RE: the screen voltage--again, debug the hum. It's pretty universal to keep the screen voltage lower than the plate, and certainly lower than B+. Might not burn out your screen @ 9V, but changes will certainly have an effect. And look into adding a bypass cap for the screen as well (Merlin writes that the screen bypass cap has a larger effect on small signal pentode gain than does the cathode bypass cap).

I think you're on to something here, but it needs some refinement.


Renegadrian

This is somehow similar...

Done an' workin'=Too many to mention - Tube addict!

blackcorvo

I got a 6AU6 hooked up to a 9v wallwart I have here (it actually puts out around 12v instead of 9), and this is the circuit I have here:

a 250k pot in place of G2's resistor as the gain control (full gain when g2 is shorted to B+), a 4k7 resistor instead of the 10k pot (still bypassed), 68k plate resistor, 1M g1 resistor, and a 10k resistor instead of the input cap. My output cap is 33uF.

It boosts nicely, but I can't test it too loud to check the tone because its really late here and I don't wanna wake up the neighbours...

just thought of sharing my attempt.
She/They as of August 2021

amptramp

You do not show your filament (heater) wiring in your schematic.  Are you running the filament from AC or DC?  If you are running from AC, check that the filament leads are positioned well away from anything connected to the control grid.  If you are running from DC, make sure your power supply has adequate filtering because the filament on a 6AU6 is 300 mA.  At the voltages you are using, you can get a lot of capacitance cheap, so don't skimp on bypass capacitors.  In many amplifiers running with AC filaments, the filament winding is biased to about +30 volts to prevent electron emission from the filament itself from adding to the cathode emission.  The effect is small, but with enough gain in the circuit, even a few percent of emission from the heater will give audible hum.

isilme

Okay, I felt bad about ditching this project after all the great advice I was given, so after taking a break to work on other projects, I'm back.

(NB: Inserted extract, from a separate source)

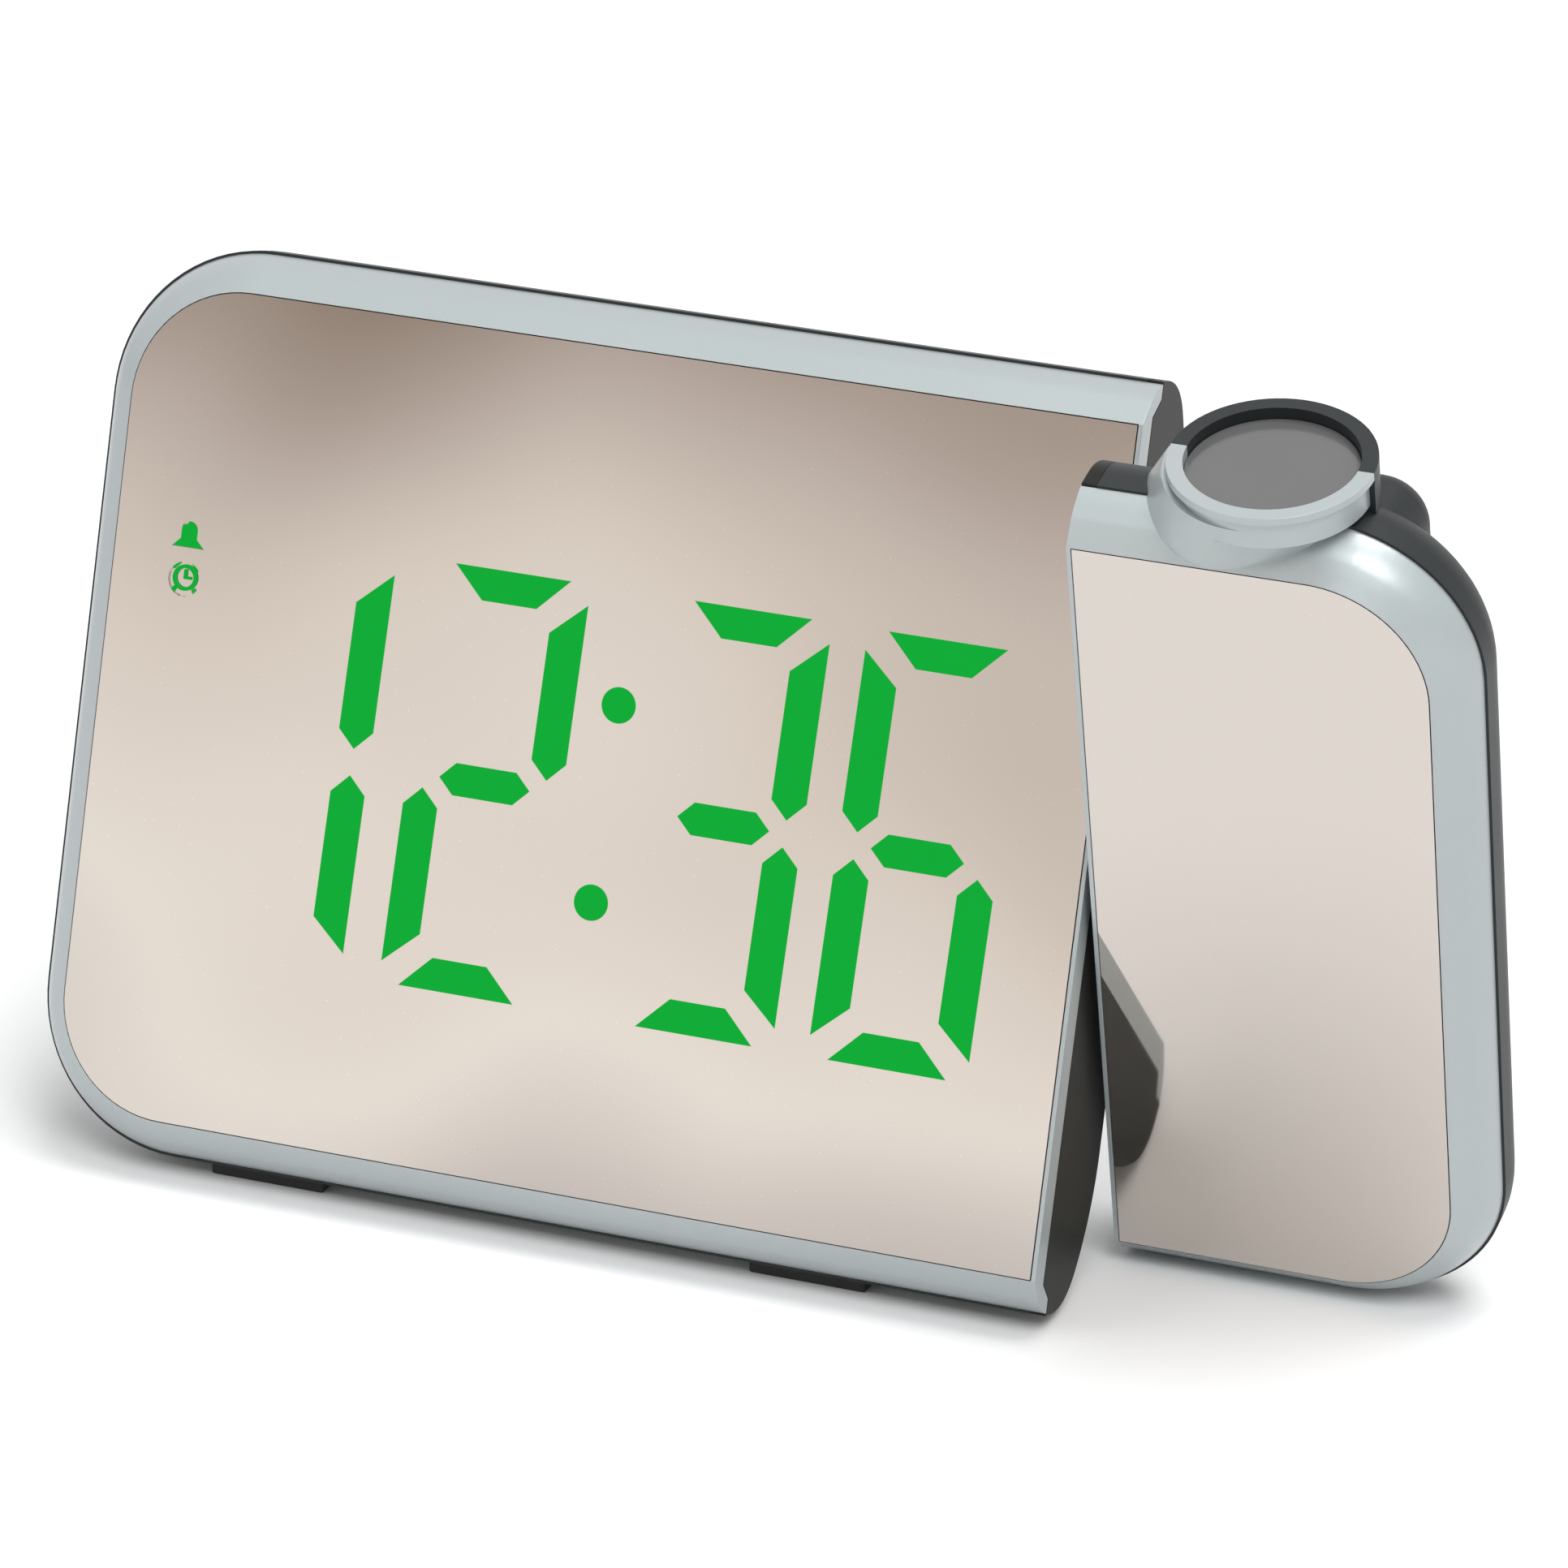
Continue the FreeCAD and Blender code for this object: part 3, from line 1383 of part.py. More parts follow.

I took the circuit back to the breadboard and have been experimenting with all your suggestions. I implemented the power supply filter that PRR suggested, which worked great at decreasing the hum from the power supply. I also added a cathode bypass cap (33uf) which added some gain. Here's the updated schematic.


(It doesn't say it on the schematic, but all +9v are from after the power filter.)

Alright. That's the good news. Now for the bad news.

The hum is still there. The power filter removed some of it, but it's still there. I have my tube in a metal shield, but other than that all my electronics are unprotected. If it would help, I could record a clip.

Also, the cathode bypass cap made the 5k gain control useless. I now have to go to about 50k ohms of resistance before there's a noticeable drop in gain. This seems to go against PRR's suggestion as well as everything I've read about pentode preamps. This is still while using a 50k plate resistor.

I also tried putting a voltage divider pot (250k) in front of my screen again. I no longer get any worse hum by adding resistance, but I do lose gain and there don't seem to be any positive aspects to running the screen lower than B+. Is this something I just need to do to protect my tube?